Nothing but the lines from the one containing "for (const [name, head]" down to the one containing "obj.parent = empty", both included, should be echoed, and each exactly as it stands.

(Dataset records)
___
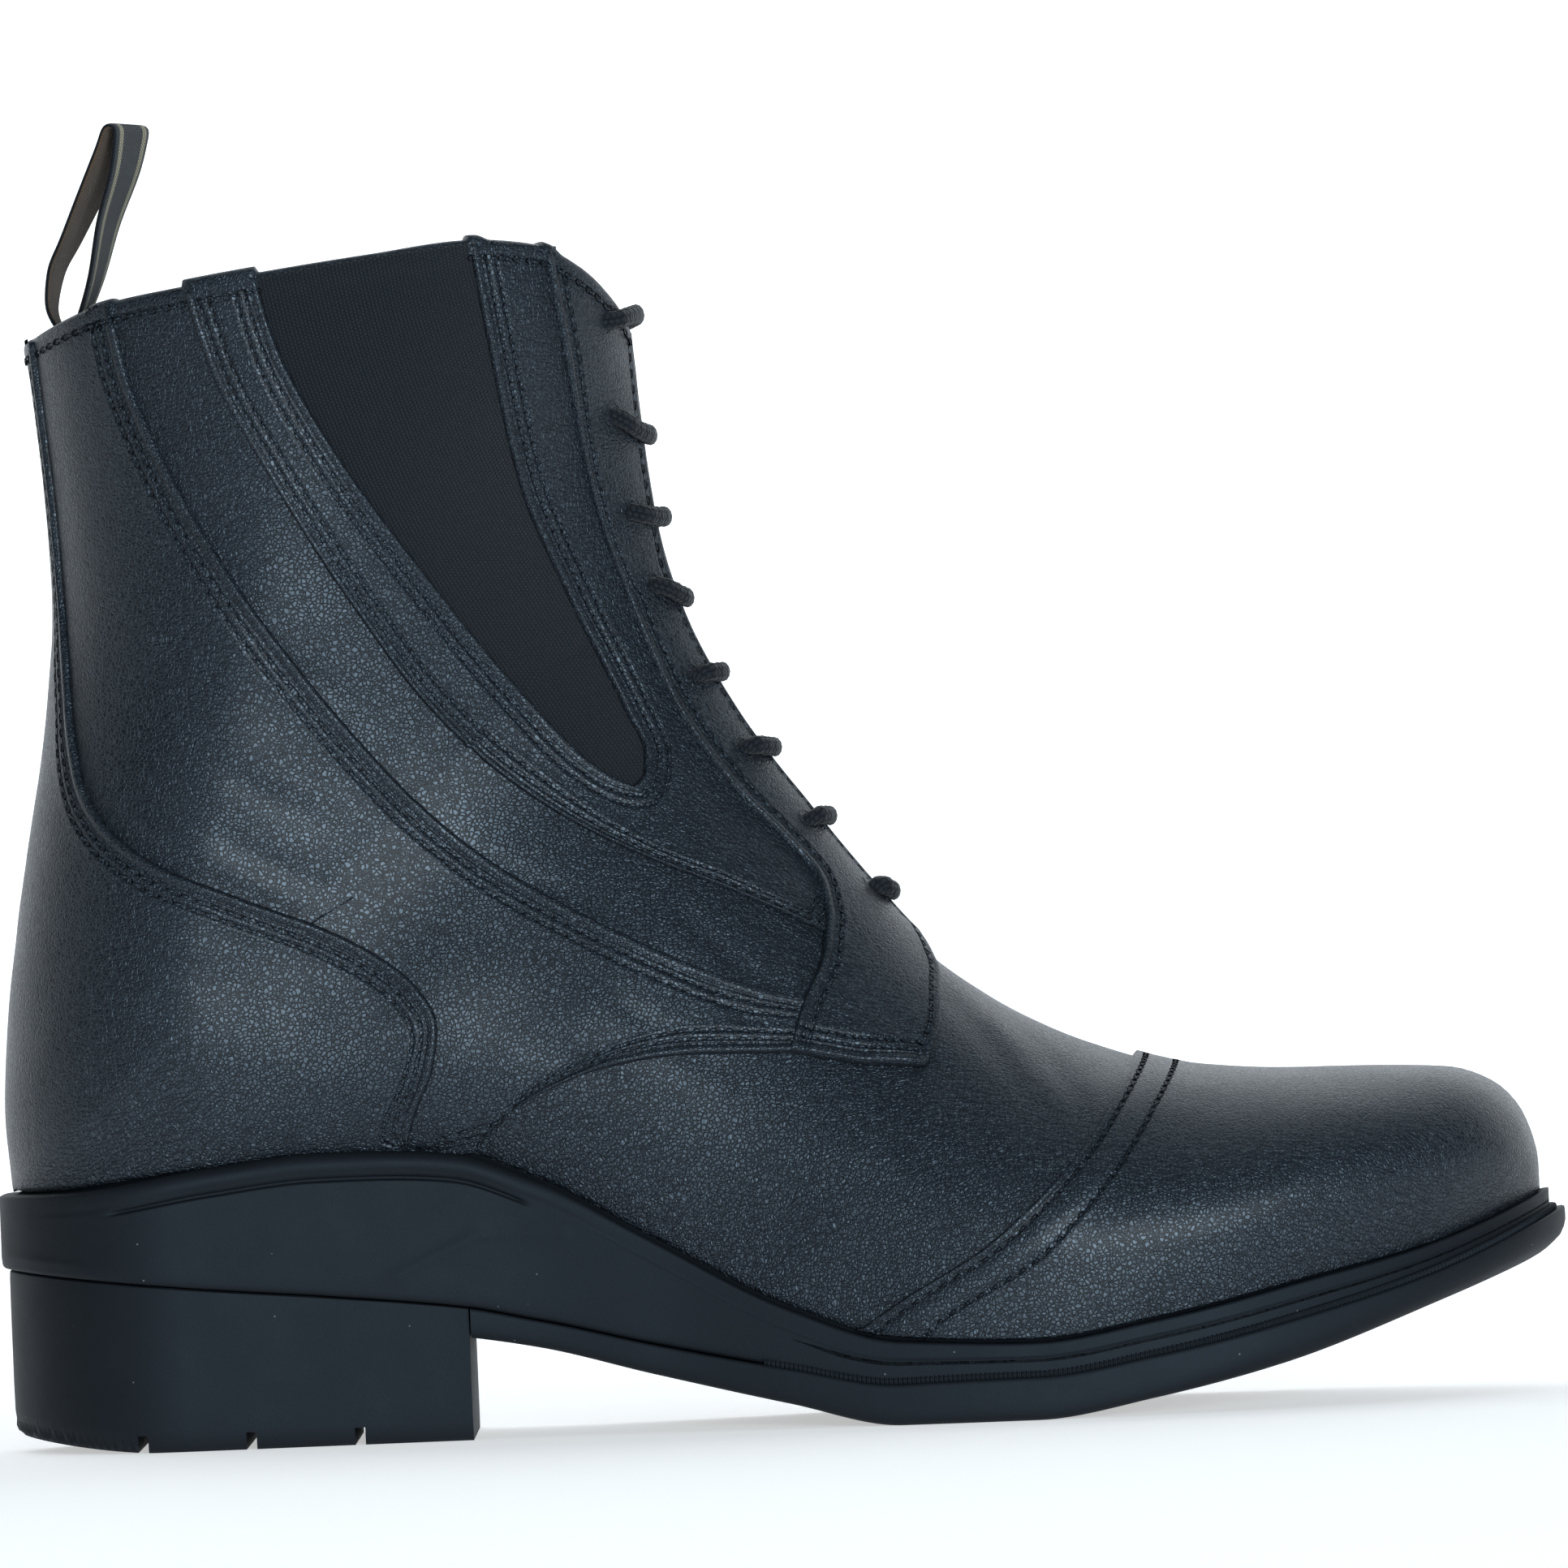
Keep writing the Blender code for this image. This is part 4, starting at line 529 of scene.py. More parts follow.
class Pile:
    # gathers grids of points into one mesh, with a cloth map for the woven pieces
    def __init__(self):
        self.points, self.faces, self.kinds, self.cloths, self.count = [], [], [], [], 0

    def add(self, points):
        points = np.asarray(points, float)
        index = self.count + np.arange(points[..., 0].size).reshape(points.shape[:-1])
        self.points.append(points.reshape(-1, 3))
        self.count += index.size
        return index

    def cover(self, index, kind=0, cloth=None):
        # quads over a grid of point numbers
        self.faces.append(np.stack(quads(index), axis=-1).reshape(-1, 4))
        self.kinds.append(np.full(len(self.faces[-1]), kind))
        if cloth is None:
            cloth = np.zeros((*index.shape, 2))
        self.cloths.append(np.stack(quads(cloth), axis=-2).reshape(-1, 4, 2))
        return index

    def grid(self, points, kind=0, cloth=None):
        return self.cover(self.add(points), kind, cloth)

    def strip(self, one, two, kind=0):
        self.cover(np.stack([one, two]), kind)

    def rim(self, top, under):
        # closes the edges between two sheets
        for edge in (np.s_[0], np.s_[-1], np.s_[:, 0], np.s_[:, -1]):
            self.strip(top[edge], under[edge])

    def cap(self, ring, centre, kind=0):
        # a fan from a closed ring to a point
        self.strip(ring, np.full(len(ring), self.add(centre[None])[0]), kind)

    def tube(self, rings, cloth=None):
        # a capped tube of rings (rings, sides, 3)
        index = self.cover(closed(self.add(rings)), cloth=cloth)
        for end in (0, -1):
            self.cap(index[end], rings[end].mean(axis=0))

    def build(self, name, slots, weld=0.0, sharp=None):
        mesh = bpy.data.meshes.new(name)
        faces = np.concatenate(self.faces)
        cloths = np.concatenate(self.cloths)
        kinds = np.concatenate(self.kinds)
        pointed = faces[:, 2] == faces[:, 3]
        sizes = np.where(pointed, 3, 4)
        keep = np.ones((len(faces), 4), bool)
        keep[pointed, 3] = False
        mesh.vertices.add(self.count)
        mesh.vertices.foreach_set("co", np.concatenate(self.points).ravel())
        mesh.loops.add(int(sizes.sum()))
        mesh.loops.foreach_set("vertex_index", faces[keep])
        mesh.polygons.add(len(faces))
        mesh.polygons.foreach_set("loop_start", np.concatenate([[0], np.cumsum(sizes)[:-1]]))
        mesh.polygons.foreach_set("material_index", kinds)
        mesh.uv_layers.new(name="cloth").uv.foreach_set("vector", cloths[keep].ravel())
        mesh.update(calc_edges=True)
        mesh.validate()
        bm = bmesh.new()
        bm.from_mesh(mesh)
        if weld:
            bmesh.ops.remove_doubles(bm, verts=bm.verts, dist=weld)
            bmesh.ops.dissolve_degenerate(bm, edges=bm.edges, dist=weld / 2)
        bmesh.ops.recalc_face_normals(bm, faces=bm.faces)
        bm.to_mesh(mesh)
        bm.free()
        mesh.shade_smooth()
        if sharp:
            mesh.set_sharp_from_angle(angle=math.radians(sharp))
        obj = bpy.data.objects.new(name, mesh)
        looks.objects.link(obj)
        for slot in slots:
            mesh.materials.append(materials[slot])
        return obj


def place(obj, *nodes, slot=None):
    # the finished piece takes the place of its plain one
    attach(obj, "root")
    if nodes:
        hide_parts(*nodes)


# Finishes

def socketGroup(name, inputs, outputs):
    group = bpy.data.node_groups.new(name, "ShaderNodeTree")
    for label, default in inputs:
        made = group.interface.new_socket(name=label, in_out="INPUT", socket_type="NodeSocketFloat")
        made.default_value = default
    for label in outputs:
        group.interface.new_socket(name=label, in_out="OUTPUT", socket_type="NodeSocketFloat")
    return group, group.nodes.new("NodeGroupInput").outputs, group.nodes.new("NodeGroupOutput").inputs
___
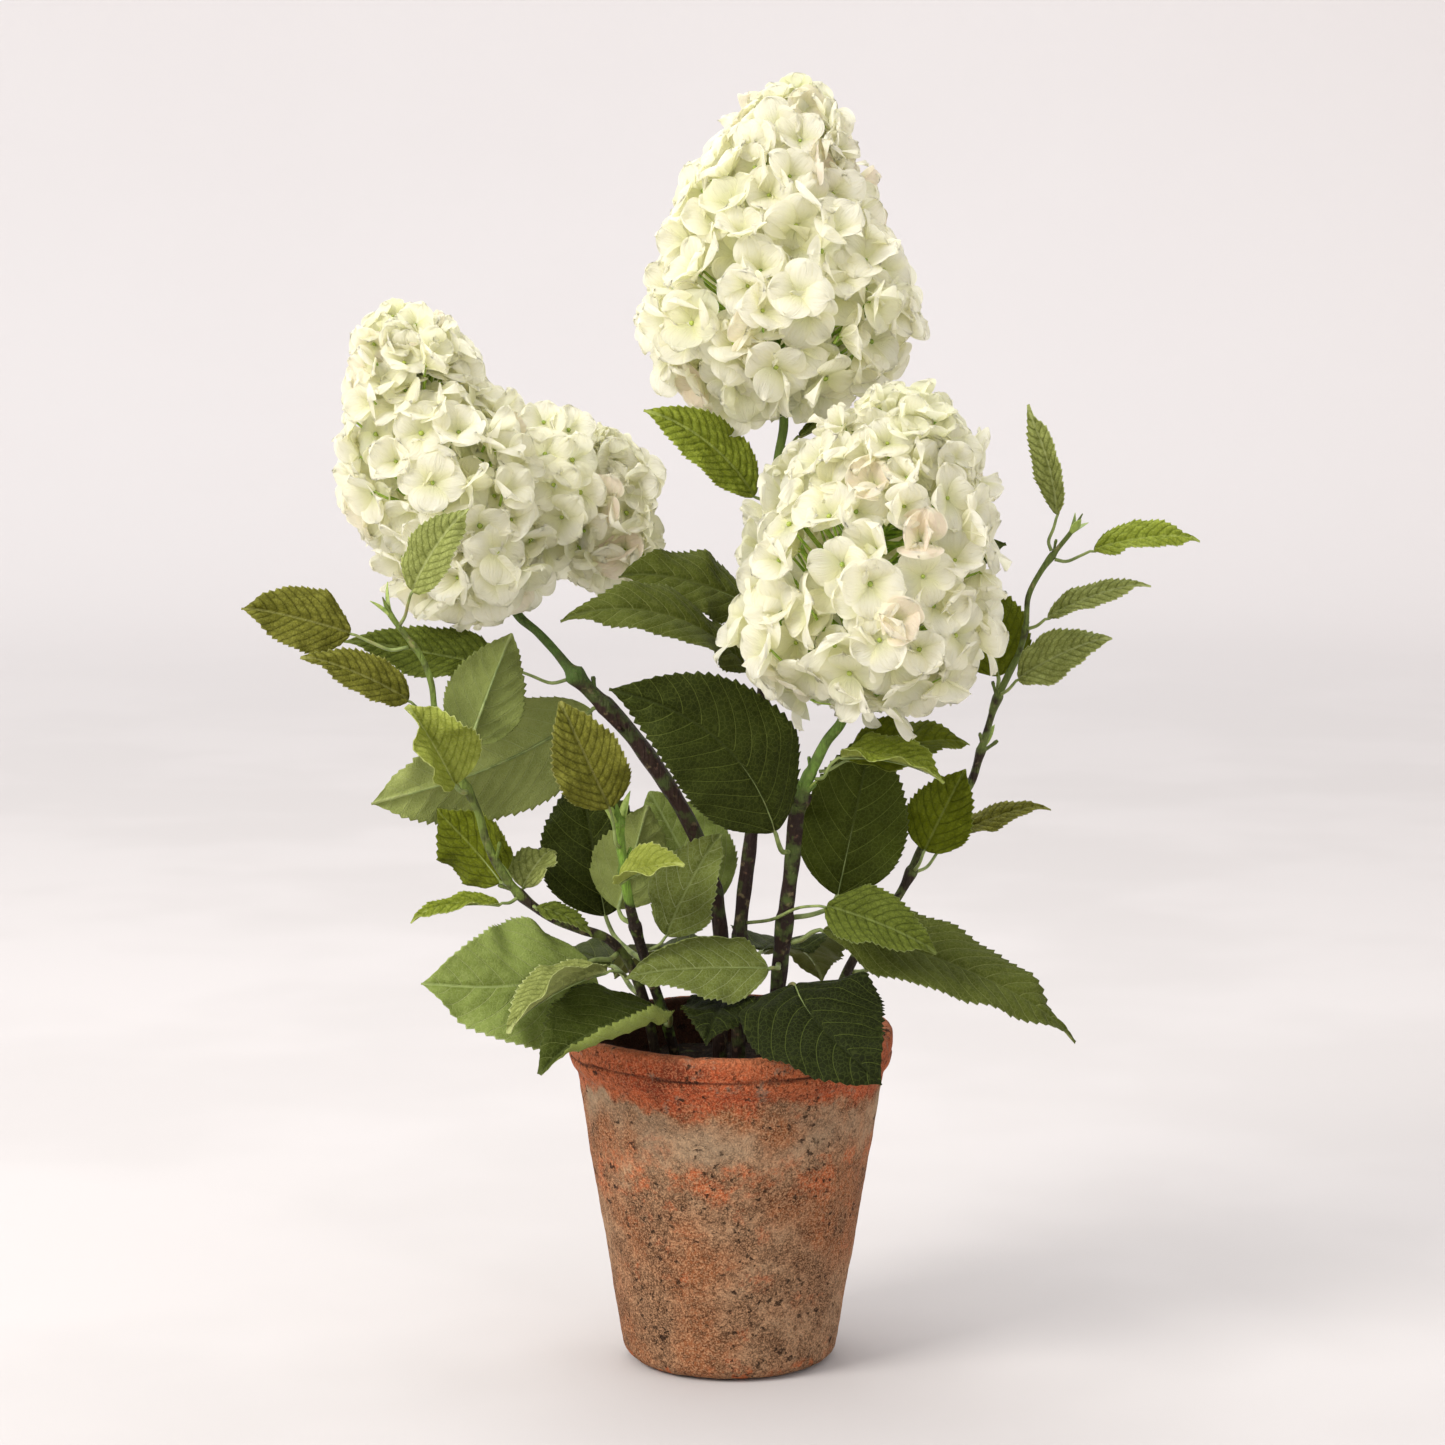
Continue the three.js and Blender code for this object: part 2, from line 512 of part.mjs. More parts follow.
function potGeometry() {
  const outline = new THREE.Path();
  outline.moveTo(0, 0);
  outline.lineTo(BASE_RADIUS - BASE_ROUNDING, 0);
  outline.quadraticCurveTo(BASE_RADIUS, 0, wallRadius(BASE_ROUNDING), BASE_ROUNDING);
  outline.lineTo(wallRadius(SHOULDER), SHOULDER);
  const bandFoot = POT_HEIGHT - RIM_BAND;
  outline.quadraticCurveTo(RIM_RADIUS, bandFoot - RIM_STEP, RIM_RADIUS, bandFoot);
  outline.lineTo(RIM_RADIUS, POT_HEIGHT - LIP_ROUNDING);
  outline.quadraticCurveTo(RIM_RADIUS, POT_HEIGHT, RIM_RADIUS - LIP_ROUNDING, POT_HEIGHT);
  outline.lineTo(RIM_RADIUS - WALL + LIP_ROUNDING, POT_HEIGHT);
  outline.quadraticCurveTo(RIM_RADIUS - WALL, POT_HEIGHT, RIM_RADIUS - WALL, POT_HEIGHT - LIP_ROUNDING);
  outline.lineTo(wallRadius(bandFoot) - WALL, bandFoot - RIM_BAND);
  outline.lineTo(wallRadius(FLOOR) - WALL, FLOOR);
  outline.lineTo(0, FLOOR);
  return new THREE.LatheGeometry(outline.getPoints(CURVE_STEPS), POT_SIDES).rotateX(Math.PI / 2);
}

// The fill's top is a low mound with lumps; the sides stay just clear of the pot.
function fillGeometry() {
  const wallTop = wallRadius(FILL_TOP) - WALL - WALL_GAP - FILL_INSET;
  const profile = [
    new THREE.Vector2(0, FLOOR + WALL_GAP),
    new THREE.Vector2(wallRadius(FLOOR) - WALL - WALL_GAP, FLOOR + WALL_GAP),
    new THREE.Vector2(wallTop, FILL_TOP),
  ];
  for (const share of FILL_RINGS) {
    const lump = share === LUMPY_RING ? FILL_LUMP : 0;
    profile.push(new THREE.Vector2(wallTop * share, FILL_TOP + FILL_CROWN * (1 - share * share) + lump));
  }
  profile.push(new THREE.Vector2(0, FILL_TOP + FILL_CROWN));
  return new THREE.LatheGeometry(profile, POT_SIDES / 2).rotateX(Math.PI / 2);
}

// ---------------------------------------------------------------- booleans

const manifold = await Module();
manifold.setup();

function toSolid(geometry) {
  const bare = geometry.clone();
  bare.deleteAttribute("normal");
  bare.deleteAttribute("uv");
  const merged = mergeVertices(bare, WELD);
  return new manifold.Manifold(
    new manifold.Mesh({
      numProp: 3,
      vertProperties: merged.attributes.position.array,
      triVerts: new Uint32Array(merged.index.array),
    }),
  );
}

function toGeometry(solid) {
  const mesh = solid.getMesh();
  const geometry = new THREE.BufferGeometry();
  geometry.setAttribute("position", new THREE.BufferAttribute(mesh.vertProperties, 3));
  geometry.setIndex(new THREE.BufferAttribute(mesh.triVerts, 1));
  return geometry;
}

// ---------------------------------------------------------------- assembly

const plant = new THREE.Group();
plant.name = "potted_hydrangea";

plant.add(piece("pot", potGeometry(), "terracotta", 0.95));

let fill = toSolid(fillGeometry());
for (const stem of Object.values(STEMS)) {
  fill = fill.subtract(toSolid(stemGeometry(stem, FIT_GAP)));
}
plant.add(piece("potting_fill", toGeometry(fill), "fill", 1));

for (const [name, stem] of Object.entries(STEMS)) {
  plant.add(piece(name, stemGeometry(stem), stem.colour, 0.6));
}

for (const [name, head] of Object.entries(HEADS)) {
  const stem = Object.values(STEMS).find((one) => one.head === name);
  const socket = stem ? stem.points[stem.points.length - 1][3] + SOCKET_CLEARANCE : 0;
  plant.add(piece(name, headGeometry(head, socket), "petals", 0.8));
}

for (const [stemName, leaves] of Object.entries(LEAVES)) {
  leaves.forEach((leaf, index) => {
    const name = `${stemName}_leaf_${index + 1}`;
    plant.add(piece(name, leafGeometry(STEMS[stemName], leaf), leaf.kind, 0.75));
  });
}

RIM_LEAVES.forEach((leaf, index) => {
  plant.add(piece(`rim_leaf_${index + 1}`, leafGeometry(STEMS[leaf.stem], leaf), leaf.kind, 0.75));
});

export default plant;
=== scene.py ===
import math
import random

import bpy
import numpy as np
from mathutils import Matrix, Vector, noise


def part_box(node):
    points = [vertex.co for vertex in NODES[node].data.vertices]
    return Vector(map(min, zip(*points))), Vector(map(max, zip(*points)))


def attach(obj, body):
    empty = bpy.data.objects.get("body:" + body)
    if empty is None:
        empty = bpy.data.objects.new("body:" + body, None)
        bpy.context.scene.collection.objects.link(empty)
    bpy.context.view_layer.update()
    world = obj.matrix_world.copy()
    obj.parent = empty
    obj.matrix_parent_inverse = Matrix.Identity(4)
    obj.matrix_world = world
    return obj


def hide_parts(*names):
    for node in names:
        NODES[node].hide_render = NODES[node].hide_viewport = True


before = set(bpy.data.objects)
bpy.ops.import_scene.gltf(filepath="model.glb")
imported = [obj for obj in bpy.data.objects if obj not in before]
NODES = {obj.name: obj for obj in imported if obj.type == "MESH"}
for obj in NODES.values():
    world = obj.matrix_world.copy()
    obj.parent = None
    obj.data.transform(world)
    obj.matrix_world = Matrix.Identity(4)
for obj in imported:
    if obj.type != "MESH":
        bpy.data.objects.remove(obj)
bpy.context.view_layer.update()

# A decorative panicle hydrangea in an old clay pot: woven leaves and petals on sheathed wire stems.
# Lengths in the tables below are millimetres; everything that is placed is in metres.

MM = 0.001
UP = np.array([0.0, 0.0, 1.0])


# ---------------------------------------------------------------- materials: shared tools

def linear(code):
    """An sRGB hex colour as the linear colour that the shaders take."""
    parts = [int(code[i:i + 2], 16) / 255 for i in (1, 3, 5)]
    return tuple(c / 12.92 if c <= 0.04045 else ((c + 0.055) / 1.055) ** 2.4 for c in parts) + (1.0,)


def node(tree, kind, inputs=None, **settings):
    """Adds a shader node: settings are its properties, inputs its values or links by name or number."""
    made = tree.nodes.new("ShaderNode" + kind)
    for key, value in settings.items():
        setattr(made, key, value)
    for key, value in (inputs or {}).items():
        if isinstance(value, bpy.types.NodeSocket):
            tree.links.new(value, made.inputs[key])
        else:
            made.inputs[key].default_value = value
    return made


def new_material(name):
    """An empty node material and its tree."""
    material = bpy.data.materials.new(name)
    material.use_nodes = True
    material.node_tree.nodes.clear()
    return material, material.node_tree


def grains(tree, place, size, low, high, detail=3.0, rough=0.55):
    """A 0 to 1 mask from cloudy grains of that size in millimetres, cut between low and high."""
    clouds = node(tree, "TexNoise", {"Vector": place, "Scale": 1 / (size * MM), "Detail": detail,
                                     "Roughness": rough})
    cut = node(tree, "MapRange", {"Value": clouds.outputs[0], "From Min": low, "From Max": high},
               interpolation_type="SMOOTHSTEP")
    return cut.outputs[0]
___
| RESULT OF THIS TASK |
for (const [name, head] of Object.entries(HEADS)) {
  const stem = Object.values(STEMS).find((one) => one.head === name);
  const socket = stem ? stem.points[stem.points.length - 1][3] + SOCKET_CLEARANCE : 0;
  plant.add(piece(name, headGeometry(head, socket), "petals", 0.8));
}

for (const [stemName, leaves] of Object.entries(LEAVES)) {
  leaves.forEach((leaf, index) => {
    const name = `${stemName}_leaf_${index + 1}`;
    plant.add(piece(name, leafGeometry(STEMS[stemName], leaf), leaf.kind, 0.75));
  });
}

RIM_LEAVES.forEach((leaf, index) => {
  plant.add(piece(`rim_leaf_${index + 1}`, leafGeometry(STEMS[leaf.stem], leaf), leaf.kind, 0.75));
});

export default plant;
=== scene.py ===
import math
import random

import bpy
import numpy as np
from mathutils import Matrix, Vector, noise


def part_box(node):
    points = [vertex.co for vertex in NODES[node].data.vertices]
    return Vector(map(min, zip(*points))), Vector(map(max, zip(*points)))


def attach(obj, body):
    empty = bpy.data.objects.get("body:" + body)
    if empty is None:
        empty = bpy.data.objects.new("body:" + body, None)
        bpy.context.scene.collection.objects.link(empty)
    bpy.context.view_layer.update()
    world = obj.matrix_world.copy()
    obj.parent = empty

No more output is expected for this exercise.